== INFORMATION SHOWN ==
········

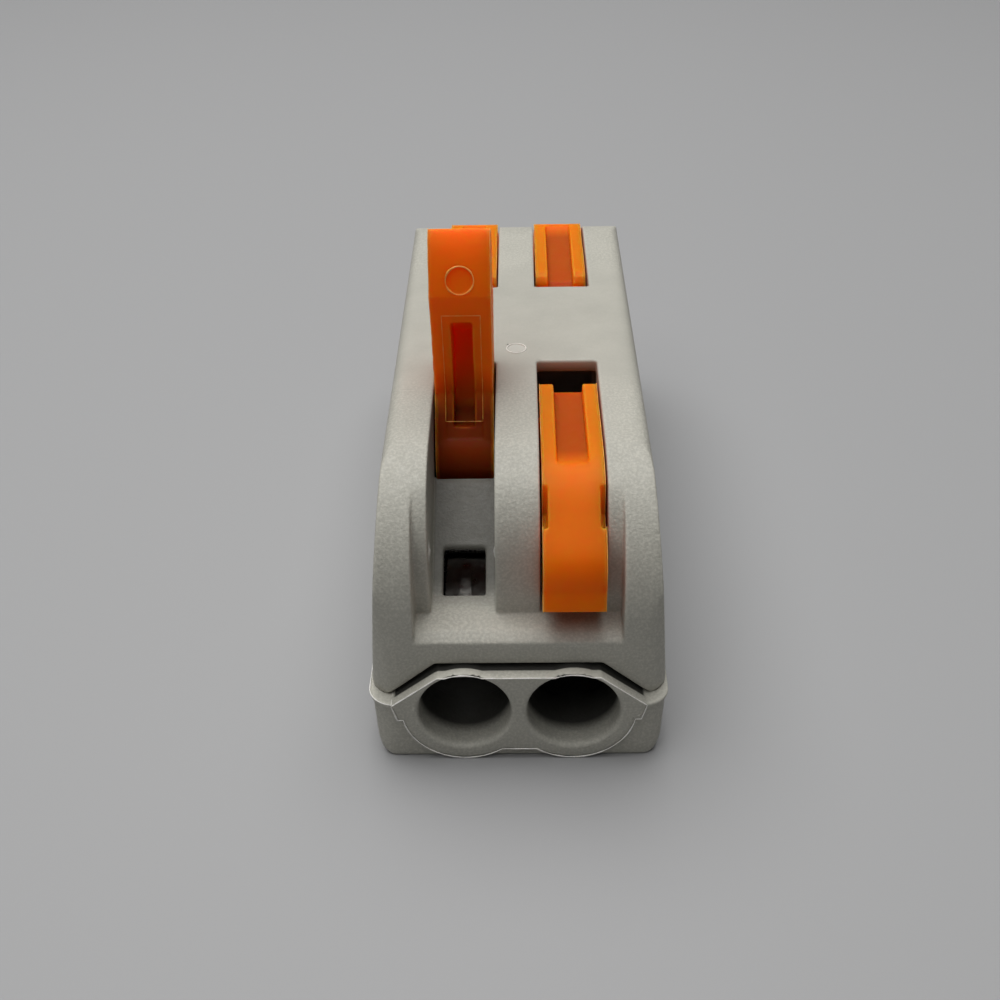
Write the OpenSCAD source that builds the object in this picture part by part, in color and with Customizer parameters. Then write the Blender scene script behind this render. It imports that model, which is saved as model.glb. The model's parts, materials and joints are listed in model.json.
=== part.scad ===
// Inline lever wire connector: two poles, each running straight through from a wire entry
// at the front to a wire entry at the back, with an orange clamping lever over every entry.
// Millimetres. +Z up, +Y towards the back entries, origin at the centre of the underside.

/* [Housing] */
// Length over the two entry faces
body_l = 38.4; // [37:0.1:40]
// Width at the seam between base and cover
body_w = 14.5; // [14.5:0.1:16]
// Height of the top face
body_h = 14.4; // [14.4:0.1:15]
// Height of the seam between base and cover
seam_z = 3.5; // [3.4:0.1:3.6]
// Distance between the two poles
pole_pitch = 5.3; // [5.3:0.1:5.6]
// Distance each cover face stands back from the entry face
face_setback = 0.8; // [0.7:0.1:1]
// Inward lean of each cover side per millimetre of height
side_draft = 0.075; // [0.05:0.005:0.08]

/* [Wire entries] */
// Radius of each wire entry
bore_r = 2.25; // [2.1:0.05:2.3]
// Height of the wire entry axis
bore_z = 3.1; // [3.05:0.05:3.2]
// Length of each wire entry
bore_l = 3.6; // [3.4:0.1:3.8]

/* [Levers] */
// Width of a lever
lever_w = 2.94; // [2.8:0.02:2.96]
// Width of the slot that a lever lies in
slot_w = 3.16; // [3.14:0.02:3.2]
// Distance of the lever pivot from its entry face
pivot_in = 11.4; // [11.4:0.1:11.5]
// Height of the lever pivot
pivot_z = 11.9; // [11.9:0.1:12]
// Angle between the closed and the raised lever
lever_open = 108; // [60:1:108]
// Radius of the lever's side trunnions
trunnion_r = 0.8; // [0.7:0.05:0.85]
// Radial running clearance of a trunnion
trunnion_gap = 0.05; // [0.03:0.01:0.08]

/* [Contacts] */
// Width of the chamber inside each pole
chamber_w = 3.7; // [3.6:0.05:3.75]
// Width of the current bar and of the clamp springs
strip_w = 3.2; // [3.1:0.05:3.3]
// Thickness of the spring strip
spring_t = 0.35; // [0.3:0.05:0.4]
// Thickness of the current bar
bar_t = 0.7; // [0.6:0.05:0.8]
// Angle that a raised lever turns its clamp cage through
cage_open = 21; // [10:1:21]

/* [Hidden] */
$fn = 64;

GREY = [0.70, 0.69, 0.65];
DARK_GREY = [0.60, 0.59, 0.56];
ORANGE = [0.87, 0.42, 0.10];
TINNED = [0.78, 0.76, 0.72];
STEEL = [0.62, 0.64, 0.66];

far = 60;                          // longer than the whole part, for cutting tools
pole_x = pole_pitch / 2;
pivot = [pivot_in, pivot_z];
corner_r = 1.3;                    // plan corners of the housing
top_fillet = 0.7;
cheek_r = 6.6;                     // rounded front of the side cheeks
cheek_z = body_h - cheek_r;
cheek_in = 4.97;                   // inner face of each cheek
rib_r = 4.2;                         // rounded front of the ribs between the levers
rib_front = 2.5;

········

== TASK TO COMPLETE ==
Restate, word for word and with nothing added, the lines from the first line of the listing through the one where "cage_open = 21; // [10:1:21]" stands.

== SOLUTION TO THE EXERCISE ==
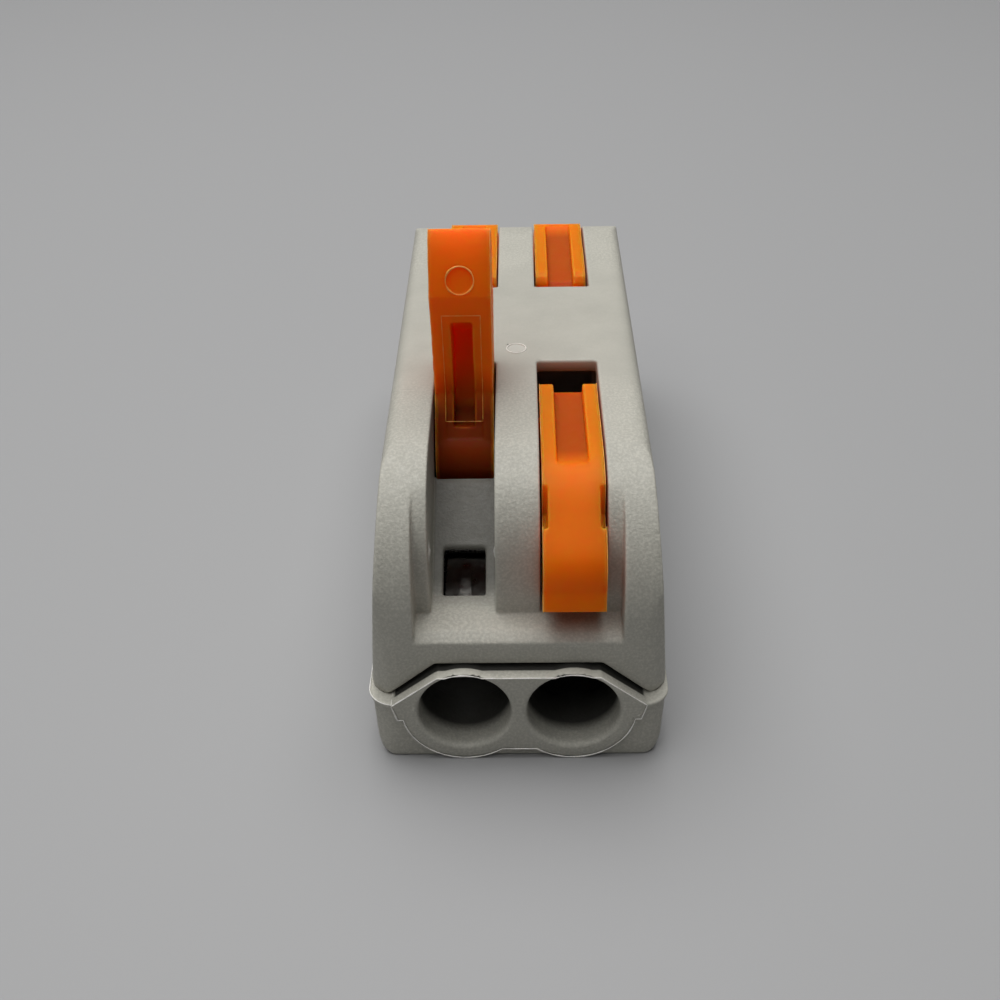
Write the OpenSCAD source that builds the object in this picture part by part, in color and with Customizer parameters. Then write the Blender scene script behind this render. It imports that model, which is saved as model.glb. The model's parts, materials and joints are listed in model.json.
=== part.scad ===
// Inline lever wire connector: two poles, each running straight through from a wire entry
// at the front to a wire entry at the back, with an orange clamping lever over every entry.
// Millimetres. +Z up, +Y towards the back entries, origin at the centre of the underside.

/* [Housing] */
// Length over the two entry faces
body_l = 38.4; // [37:0.1:40]
// Width at the seam between base and cover
body_w = 14.5; // [14.5:0.1:16]
// Height of the top face
body_h = 14.4; // [14.4:0.1:15]
// Height of the seam between base and cover
seam_z = 3.5; // [3.4:0.1:3.6]
// Distance between the two poles
pole_pitch = 5.3; // [5.3:0.1:5.6]
// Distance each cover face stands back from the entry face
face_setback = 0.8; // [0.7:0.1:1]
// Inward lean of each cover side per millimetre of height
side_draft = 0.075; // [0.05:0.005:0.08]

/* [Wire entries] */
// Radius of each wire entry
bore_r = 2.25; // [2.1:0.05:2.3]
// Height of the wire entry axis
bore_z = 3.1; // [3.05:0.05:3.2]
// Length of each wire entry
bore_l = 3.6; // [3.4:0.1:3.8]

/* [Levers] */
// Width of a lever
lever_w = 2.94; // [2.8:0.02:2.96]
// Width of the slot that a lever lies in
slot_w = 3.16; // [3.14:0.02:3.2]
// Distance of the lever pivot from its entry face
pivot_in = 11.4; // [11.4:0.1:11.5]
// Height of the lever pivot
pivot_z = 11.9; // [11.9:0.1:12]
// Angle between the closed and the raised lever
lever_open = 108; // [60:1:108]
// Radius of the lever's side trunnions
trunnion_r = 0.8; // [0.7:0.05:0.85]
// Radial running clearance of a trunnion
trunnion_gap = 0.05; // [0.03:0.01:0.08]

/* [Contacts] */
// Width of the chamber inside each pole
chamber_w = 3.7; // [3.6:0.05:3.75]
// Width of the current bar and of the clamp springs
strip_w = 3.2; // [3.1:0.05:3.3]
// Thickness of the spring strip
spring_t = 0.35; // [0.3:0.05:0.4]
// Thickness of the current bar
bar_t = 0.7; // [0.6:0.05:0.8]
// Angle that a raised lever turns its clamp cage through
cage_open = 21; // [10:1:21]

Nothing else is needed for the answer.